Intercom Online......May 6, 1999

Last year's tour


Faculty climbed aboard the bus bright and early -- some
clutching cups of coffee -- at the start of last year's Road Scholars Tour.
This year's tour starts May 9. For the itinerary, click here.
Photo: Greg Grieco

New faculty ready for annual
Road Scholars statewide tour

By Alan Janesch
Public Information

At 2:15 p.m. Sunday, May 9, President Graham B. Spanier and two busloads of new faculty members will depart on a two-and-a-half-day spring road trip that will make stops at five Penn State locations, the Hershey Foods Corp. chocolate plant, the state Capitol Building and the historic miner's village where much of the 1970 movie "The Molly Maguires" was filmed.

Also on the tour are stops at the estate once belonging to a former Pennsylvania governor, now being used as a treatment center for alcoholism and chemical dependency; a company that makes devices for the automotive and other industries; and a facility that manufactures glass components for color television sets. The five Penn State locations on the tour are Penn State Hazleton, Penn State Geisinger in Danville, Penn State Worthington Scranton, Penn State Wilkes-Barre, and The Dickinson School of Law in Carlisle.

The upcoming trip will be Spanier's fourth annual "Road Scholars" tour. Initiated by Spanier in 1995, the tours take new faculty members to various parts of the state to experience first-hand Penn State's wide-ranging impact and influence on the Commonwealth.

The tours also provide participants with an opportunity to meet faculty outside their disciplines. Each year participants visit
different regions of the state, stopping at University campuses, centers, research facilities and local businesses and corporations, along with stops at various points of interest.

Frances Galliano Hollman, an assistant professor of marketing in The Smeal College of Business Administration, liked the trip so much last year -- and the opportunities it provided for collaboration with other Penn Staters -- that she's going again this year. (Under the rules, faculty who have been at Penn State for two years or less are allowed to take part in the tour up to two times.) There's no cost to faculty members to take part in the tour. Transportation, meals and lodging are provided by the president's office.

Through last year's tour, which made a stop at a powdered-metal firm in St. Mary's, Hollman met Jude Stauffer, a Penn State DuBois program leader with a background in the industry -- and the two subsequently began to work collaboratively on a study of the decision-making process in business.

"My work is in developing a general theory of decision-making," Hollman said. "I was looking for a group in industry that would be willing to participate in testing my theory in the field, and it just so happened that their needs and my needs just meshed."

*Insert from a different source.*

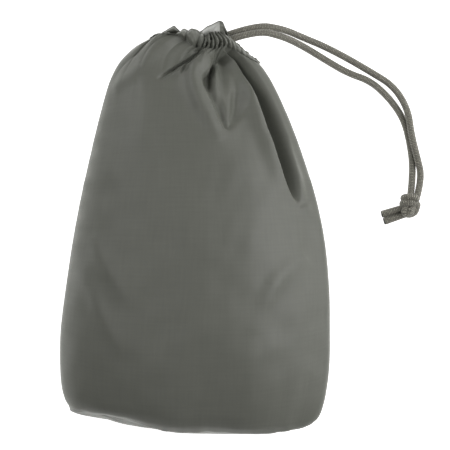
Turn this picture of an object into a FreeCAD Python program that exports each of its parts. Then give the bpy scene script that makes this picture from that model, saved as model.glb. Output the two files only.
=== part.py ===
"""Drawstring laundry bag, lying on its back on a flat surface with its mouth drawn closed.

The frame: +Z is up from the surface, the mouth points along +Y and the foot along -Y. The origin is on the
surface, under the middle of the bag without its free cord. All sizes are in millimetres and degrees.
"""
import FreeCAD, Part
import math
import os
import Sketcher
from FreeCAD import Placement, Rotation, Vector

SHEET = "Dimensions"
PARTS_FOLDER = "parts"
VOLUME_TOLERANCE = 0.01

# Driving dimensions: alias, value.
DRIVING_DIMENSIONS = [
    ("cloth_thickness", 1.2),
    ("seam_height", 30.0),  # the side seams and the mouth's centre lie this high above the surface
    ("seam_allowance_width", 9.0),
    ("seam_allowance_thickness", 1.6),
    ("stitch_offset", 3.0),  # from the cloth's inner face to the row of stitches
    ("thread_width", 0.8),
    ("thread_height", 0.5),
    ("channel_length", 20.0),
    ("back_lip_extra", 3.4),  # the back lip stands this much prouder than the front one
    ("mouth_hole_shift", -9.0),
    ("mouth_hole_half_width", 18.5),
    ("mouth_hole_half_height", 5.0),
    ("cord_diameter", 6.0),
    ("cord_clearance", 0.4),
    ("pull_direction", 20.0),  # the strands leave the channel at this angle from +X
    ("hidden_cord", 15.0),  # straight cord inside the channel, which slides out as it is pulled
    ("knot_half_length", 10.5),
    ("knot_half_width", 8.4),
    ("knot_half_height", 7.6),
    ("knot_wrap_radius", 6.5),
    ("knot_wrap_spacing", 5.2),
    ("tail_length", 23.0),
    ("seal_length", 1.4),
    ("seal_swell", 0.25),
    ("seal_rounding", 0.6),
    ("bartack_length", 5.0),
    ("bartack_width", 1.2),
    ("bartack_height", 0.8),
    ("slab_reach", 600.0),
]

# The bag's sections from foot to mouth: name, centre x, y, half width, half height, tilt about Z.
SECTIONS = [
    ("foot", -1.0, -184.0, 116.5, 34.0, -2.5),
    ("heel", -1.0, -162.0, 124.0, 45.0, -1.5),
    ("belly", 0.0, -113.0, 128.2, 52.0, 0.0),
    ("middle", 2.8, -31.0, 122.0, 55.0, 0.0),
    ("chest", 3.0, 45.0, 107.0, 50.0, 0.0),
    ("shoulder", -1.0, 118.0, 86.0, 39.0, -2.0),
    ("throat", 0.0, 153.0, 68.0, 27.0, -5.7),
    ("mouth", 3.8, 166.3, 41.0, 17.0, -8.0),
]

# The domed base panel, from its seam outwards.
BASE_SECTIONS = [
    SECTIONS[0],
    ("dome", 0.0, -189.0, 109.0, 31.0, -2.5),
    ("sole", 1.0, -189.6, 84.0, 24.0, -2.5),
]

# The cord inside the channel, from the lower strand round the mouth to the upper one, measured from the
# channel's middle: across the mouth, along it, and up from the seams. Its two ends come from the strands.
LOOP_ROUTE = [(2.0, -3.0, 9.0), (-31.5, 0.0, 9.0), (-31.5, 0.0, -9.0), (2.0, 1.5, -9.0)]
LOOP_LEAD = 8.0
LOOP_GAP = 0.3

# Where the free strands leave the channel, then the points that they turn at on the way to the knot.
LOWER_EXIT = (40.0, 181.0, 32.5)
LOWER_ROUTE = [
    (84.0, 182.0, 21.5),
    (104.0, 173.0, 8.5),
    (124.0, 161.0, 3.3),
    (146.0, 148.0, 3.1),
    (168.0, 140.5, 3.1),
    (186.0, 124.0, 3.1),
    (200.0, 104.0, 3.1),
    (206.0, 80.0, 3.1),
    (209.0, 54.5, 3.5),
    (206.0, 29.5, 7.0),
]
UPPER_EXIT = (40.0, 186.5, 26.5)
UPPER_ROUTE = [
    (84.0, 189.5, 16.0),
    (104.0, 181.5, 6.5),
    (124.0, 173.5, 3.3),
    (147.0, 161.5, 3.1),
    (170.0, 148.0, 3.4),
    (190.0, 135.5, 5.0),
    (203.5, 113.5, 8.9),
    (206.8, 89.0, 9.2),
    (212.0, 68.5, 8.5),
    (217.6, 46.5, 5.8),
    (211.0, 25.5, 9.4),
]
EXIT_RUN = 34.0

KNOT_CENTRE = (204.7, 21.2, 9.6)
UPPER_TAIL_START = (201.5, 19.5, 6.8)
UPPER_TAIL_HEADING = (-22.0, -6.7, -3.5)
LOWER_TAIL_START = (203.5, 13.6, 4.6)
LOWER_TAIL_HEADING = (-21.2, -7.8, -1.4)

# Rows of stitches that lock the channel beside the cord's exit: across the mouth, along it, and up.
BARTACKS = [(24.0, 10.0, 6.5), (24.0, 13.4, -11.5)]


def make_sheet(doc):
    """The spreadsheet of driving dimensions, which every bound size reads."""
    sheet = doc.addObject("Spreadsheet::Sheet", SHEET)
    rows = list(DRIVING_DIMENSIONS)
    for name, centre, along, half_width, half_height, tilt in SECTIONS + BASE_SECTIONS[1:]:
        rows += [
            (name + "_centre", centre),
            (name + "_along", along),
            (name + "_half_width", half_width),
            (name + "_half_height", half_height),
            (name + "_tilt", tilt),
        ]
    for row, (alias, value) in enumerate(rows, start=1):
        sheet.set(f"A{row}", alias)
        sheet.set(f"B{row}", str(value))
        sheet.setAlias(f"B{row}", alias)
    doc.recompute()
    return sheet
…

Barbara Bird, an assistant professor of communications who previously taught at Northwestern University, is a first-timer for the tour. But she's sold on the idea, too. Bird is joining the tour because she wants to get to know her new home state better and seeks opportunities for interdisciplinary work with other faculty.

"I've been working very hard since I got here, saying yes to everything I can possibly say yes to, and I haven't really gotten to see much of the state," she said. "So I'm interested in doing that."

Having just recently designed an interdisciplinary capstone course that combines journalism, film, advertising/public relations, media studies and telecommunications, Bird hopes "that different things like that may be in the offing" during the Road Scholars tour.

Road Scholars Tour itinerary

The May 9-11 trip includes visits to:

* Penn State Geisinger, Danville, 4 p.m. Sunday, May 9. The Penn State Geisinger Health System, which serves more than
3 million Pennsylvanians in 40 counties, is the country's largest rural health system.

* Penn State Hazleton,
8:30 a.m. Monday, May 10.

* Harris Semiconductor, Mountaintop, 10 a.m. Monday (bus 1 only). Harris produces devices used in anti-lock braking systems, power windows, door locks, audio amplifiers, inductive cooking systems and other products.

* Techneglas, Pittston, 10:15 a.m. Monday (bus 2 only). Each year Techneglas manufactures
13 million glass components for color televisions.

* Penn State Worthington Scranton, Monday, following a
1 p.m. lunch.

* Marworth, 3:20 p.m. Monday. Marworth, once the family estate of former Pennsylvania Gov. William Scranton, is now a leading treatment center for alcoholism and chemical dependency.

* Penn State Wilkes-Barre,
6 p.m. Monday.

* Eckley Miner's Village, 8:30 a.m. Tuesday, May 11, hosted by Harold Aurand, professor of history at Penn State Hazleton. The village, with more than 50 residents and 58 buildings, preserves a typical company town of the anthracite coal region.

* Hershey Foods Corp., about 1:30 p.m. Tuesday, following lunch. Hershey is the leading North American manufacturer of chocolate, nonchocolate confectionery and chocolate-related grocery products.

* State Capitol Building, Harrisburg, 3:30 p.m. Following the tour, at about 4:15 p.m., state legislators will meet with tour participants.

* Dickinson School of Law of the Pennsylvania State University, Carlisle, 7:15 p.m. Tuesday.

The tour will arrive back at University Park around 10 p.m. Tuesday.